** Begin **

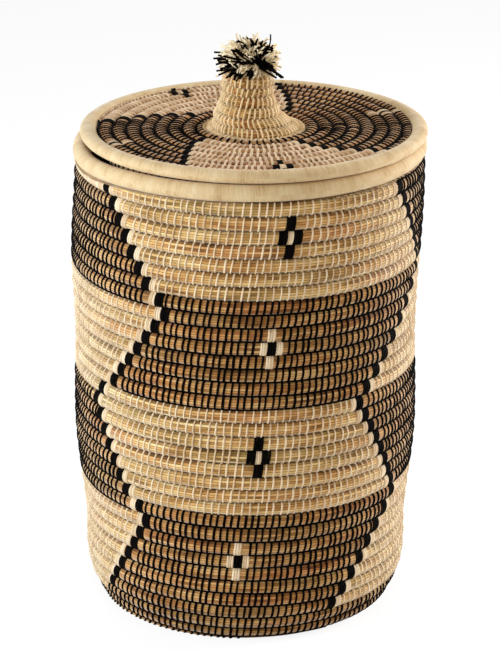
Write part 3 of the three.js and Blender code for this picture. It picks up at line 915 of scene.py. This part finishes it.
def lid_blocks():
    """Blocks of the lid as the wall's. A line's angle depends on the radius and the radius of a row on the
    angle, so each is worked out from the other a few times."""
    blocks = []
    for row in range(-1, 8):
        for number, angles in enumerate(LID_LINES):
            here = angles[-1]
            for _ in range(5):
                here = (here + 180) % 360 - 180
                radius = lid_radius(row, here)
                here = float(lid_lines(radius)[number])
            if radius > FOOT_ROW_RADIUS:
                blocks += block_pair(row, (here + 180) % 360 - 180, 1 if number % 2 else -1, *LID_BLOCKS)
    for row, angle in LID_CROSSES:
        on_dark = bool(lid_is_dark(row, angle))
        blocks += cross_blocks(row, angle, on_dark, *LID_CROSS_SIZES[on_dark])
    return blocks


# %% Build the lid
make_piece("lid_grass", *grass_sheet(lid, -1, 9, 240, 10, lid_is_dark), lid_grass, *lid.part)
lid_stitches = sew(lid, -1.5, 9, seed=14, spacing=(6.4, 8.0), widths=(3.4, 2.6), is_dark=lid_is_dark,
                   blocks=lid_blocks())
sewn_pieces("lid", lid, lid_stitches, seed=46, cream=aged_palm, lean=0.4)

# %% [markdown]
# ## Knob
# The knob is the middle of the lid's coil, wound up into a hollow cone and sewn in cream only.

# %% Build the knob
make_piece("knob_grass", *grass_sheet(knob, -1, 10, 120, 10), knob_grass, *knob.part)
knob_stitches = sew(knob, -1.5, 10, seed=15, spacing=(5.1, 5.1), widths=(2.3, 2.3))
sewn_pieces("knob", knob, knob_stitches, seed=48, cream=fresh_palm)

# %% [markdown]
# ## Pom-pom
# Short lengths of wool yarn, tied together in front on top of the knob, spread to an uneven ball. Strands of
# one colour keep together in tufts, the black ones a little further forward. Each strand is a thin tube on a
# curve that leaves the knot straight and bows up before it ends.


# %% Build the pom-pom
POM_KNOT = np.array([CROWN_X + 9.5, -12.0, CROWN_Z + 7.0])
BLACK_TUFTS = (  # x, y, z of the tips in mm from the knot, strands, and spread as a share of their length
    (-28, -16, 22, 6, 0.07), (-30, -18, 8, 5, 0.10), (-45, -6, -3, 7, 0.14), (-40, -8, -9, 6, 0.16),
    (-33, -12, -14, 6, 0.20), (-20, -18, -14, 6, 0.20), (-10, -14, -19, 6, 0.14), (29, -10, -12, 7, 0.12),
    (20, -18, 0, 6, 0.20), (24, -6, 2, 5, 0.14), (17, 0, 38, 3, 0.03), (-21, -6, 32, 3, 0.03),
    (0, -6, 32, 3, 0.04), (18, -6, 24, 9, 0.14), (9, -12, 24, 13, 0.18), (5, -2, 28, 7, 0.12),
    (24, -4, 10, 5, 0.07), (-47, -4, 13, 5, 0.05),
    (-48, -4, 6, 5, 0.05), (-24, 4, 29, 4, 0.06), (-6, -2, 30, 4, 0.10), (-14, -12, 26, 5, 0.12),
    (0, -18, 12, 12, 0.30), (8, 34, 2, 26, 0.30), (-26, 32, -6, 22, 0.20), (22, 24, -10, 16, 0.15),
    (-12, 34, 20, 14, 0.15),
)
CREAM_TUFTS = (
    (-25, -8, 21, 150, 0.26), (-34, -8, 11, 90, 0.22), (-16, -2, 24, 130, 0.24), (-10, -16, 18, 60, 0.28),
    (-2, 2, 24, 90, 0.26), (4, -16, 22, 40, 0.24), (12, 4, 24, 36, 0.20), (-42, -2, 2, 50, 0.16),
    (-40, 0, -10, 46, 0.18), (-18, -20, -2, 40, 0.22), (20, -14, 14, 36, 0.18), (25, 0, 12, 30, 0.18),
    (2, -16, -8, 30, 0.30), (-25, -10, -18, 30, 0.16), (18, -8, -14, 30, 0.20), (-10, 34, 14, 90, 0.40),
    (-34, 24, 8, 90, 0.30), (20, 28, 6, 90, 0.30), (-8, 40, -8, 70, 0.35), (24, 12, -6, 50, 0.30),
    (-36, 14, -8, 60, 0.30), (-4, 22, 18, 60, 0.25),
)


def strands(tufts, seed):
    """Paths of the strands, from the knot to their tips: a quadratic curve whose middle is pushed outwards
    and up, and sideways by a different amount in each strand."""
    rng = np.random.default_rng(seed)
    tufts = np.array(tufts, float)
    of = np.repeat(np.arange(len(tufts)), tufts[:, 3].astype(int))
    way, spread = tufts[of, :3], tufts[of, 4:]
    length = np.linalg.norm(way, axis=1, keepdims=True)
    noise = np.clip(rng.normal(0, 0.6, way.shape), -0.8, 0.8)
    tip = way * rng.uniform(0.6, 1.0, length.shape) + noise * spread * length
    bow = tip * 0.5 + [0, 0, 3.0] + rng.normal(0, 5.0, way.shape)
    t = np.linspace(0.04, 1, 7)[None, :, None]
    return POM_KNOT + 2 * t * (1 - t) * bow[:, None] + t**2 * tip[:, None]


for name, tufts, material, radius, forward in (
    ("cream", CREAM_TUFTS, cream_wool, 1.0, 0.0), ("black", BLACK_TUFTS, black_wool, 1.15, 5.0),
):
    paths = strands(tufts, seed=61) - [0, forward, 0]
    tone = np.repeat(np.random.default_rng(62).uniform(0, 1, len(paths)), paths.shape[1] * 4)
    make_piece("pom_pom_" + name, *tubes(paths, radius), None, tone, material, "lid", "pom_pom",
               "cream_and_black_yarn")

TIE_HEIGHTS = np.array([-22, -16.5, -12, -5, 4])  # from the top of the knob, with a knot at the second one
TIE_RADII = np.array([[3.0, 6.5, 3.0, 2.8, 2.8]])
points, quads = tubes(np.array([[[CROWN_X, 0, z] for z in CROWN_Z + TIE_HEIGHTS]]), TIE_RADII)
make_piece("tie_yarn", points, quads, None, np.zeros(len(points)), black_wool, "lid", "pom_pom_tie",
           "black_yarn")

# %% [markdown]
# ## Floor, background and light
# A large soft lamp stands at each side, so the basket's sides are bright and its middle is darker. The left
# one is cooler and stands a little in front, the right one a little behind. A weak warm lamp in front and one
# above open the shade. Seen or mirrored the world is white, and so is the floor, which keeps a faint shadow.

# %% Floor
FLOOR_GLOW = 1.12
GLOW_SHARE = 0.75  # of what the camera sees, the rest is the paper with its shadow
floor_mesh = bpy.data.meshes.new("floor")
floor_mesh.from_pydata([(-6, -6, 0), (6, -6, 0), (6, 6, 0), (-6, 6, 0)], [], [(0, 1, 2, 3)])
show("floor", floor_mesh)
material, add, surface = new_material("white_paper_floor")
paper = add("BsdfDiffuse", Color=(0.9, 0.9, 0.9, 1))
glow = add("Emission", Color=(1, 1, 1, 1), Strength=FLOOR_GLOW)
share = add("Math", [add("LightPath", out="Is Camera Ray"), GLOW_SHARE], operation="MULTIPLY")
add("MixShader", [share, paper, glow], to=surface)
floor_mesh.materials.append(material)

# %% World
WORLD_LIGHT = 0.30  # of the white world, for rays that aren't seen
world = bpy.data.worlds.new("studio")
bpy.context.scene.world = world
world.use_nodes = True
world.node_tree.nodes.clear()
add = partial(add_node, world.node_tree)
white = add("LightPath", out="Is Camera Ray")
for ray in ("Is Glossy Ray", "Is Transmission Ray"):
    white = add("Math", [white, add("LightPath", out=ray)], operation="MAXIMUM")
strength = add("MapRange", [white, 0.0, 1.0, WORLD_LIGHT, 1.0])
sky = world.node_tree.nodes.new("ShaderNodeOutputWorld").inputs[0]
add("Background", Color=(1, 1, 1, 1), Strength=strength, to=sky)


# %% Lamps
def lamp(name, place, target, size, watts, colour=0xFFFFFF):
    """A square area lamp that faces a target, all in metres."""
    data = bpy.data.lights.new(name, "AREA")
    data.size, data.energy, data.color = size, watts, linear(colour)[:3]
    held = show(name, data)
    held.location = place
    x, y, z = np.array(target) - place
    held.rotation_euler = (math.pi / 2 + math.atan2(z, math.hypot(x, y)), 0, math.atan2(-x, y))


lamp("left", (-2.45, -0.8, 1.05), (0, 0, 0.35), 1.5, 76, 0xE8F2FF)
lamp("front", (0.0, -2.8, 1.5), (0, 0, 0.3), 1.6, 12.5, 0xFFE9D0)
lamp("right", (2.3, 0.85, 1.05), (0, 0, 0.35), 1.6, 81, 0xF6F4F6)
lamp("top", (0.0, 0.2, 2.4), (0, 0, 0.5), 1.6, 8)

bpy.context.scene.view_settings.view_transform = "Standard"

** End **

## Short task
Search the listing for the string "scene". Copy each line where it turns up.

## Response for this exercise
Write part 3 of the three.js and Blender code for this picture. It picks up at line 915 of scene.py. This part finishes it.
bpy.context.scene.world = world
bpy.context.scene.view_settings.view_transform = "Standard"